Industry estimates for force majeure disputes in agricultural commodity trades involving Ukrainian or Russian origins have increased substantially since 2022, with the conflict creating a range of genuine performance impossibility situations alongside situations where force majeure is declared preemptively or overbroadly. The cases that are genuinely impossible — where physical performance cannot occur regardless of intent — resolve more quickly than cases where force majeure is claimed for economic difficulty or regulatory ambiguity.
Managing the Mid-Transit Notification
For a cargo that is in transit when a force majeure event occurs, the seller's immediate obligations include: notifying the buyer in writing with specificity about the nature of the event, the contractual clause being invoked, and the specific deliveries affected; taking all reasonable steps to mitigate the effect of the force majeure; and keeping the buyer informed as the situation develops.
For the cargo already in transit, the notification should clearly state whether the force majeure is being declared for that cargo or only for future deliveries.
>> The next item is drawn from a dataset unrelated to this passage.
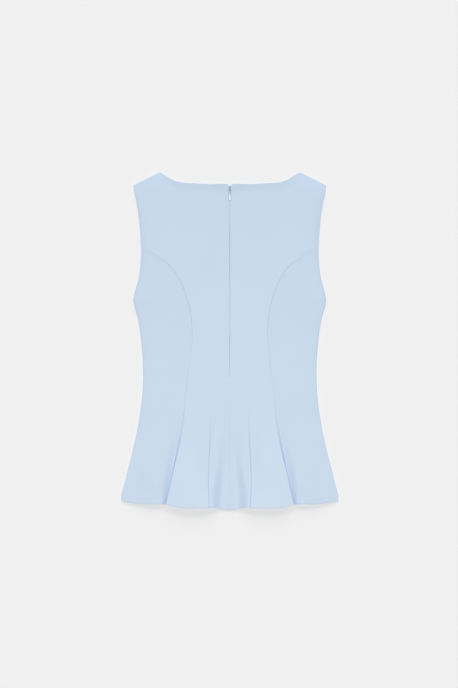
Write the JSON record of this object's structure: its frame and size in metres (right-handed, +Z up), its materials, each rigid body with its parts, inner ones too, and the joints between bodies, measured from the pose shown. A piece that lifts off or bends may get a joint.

A force majeure declaration that is ambiguous about scope — that could be read as applying to in-transit cargo or only to future shipments — will be interpreted by each party in the way that benefits their commercial position. The resulting dispute adds cost to an already difficult commercial situation.
The legal and commercial complexity of mid-transit force majeure is sufficiently specialized that decisions about declaration scope and notification language warrant input from commodity trade lawyers with experience in the specific commodity class and applicable dispute resolution framework. The commercial instinct to declare broadly and sort it out later produces disputes that are more complex and expensive than a narrowly scoped declaration that matches the actual facts of the force majeure event.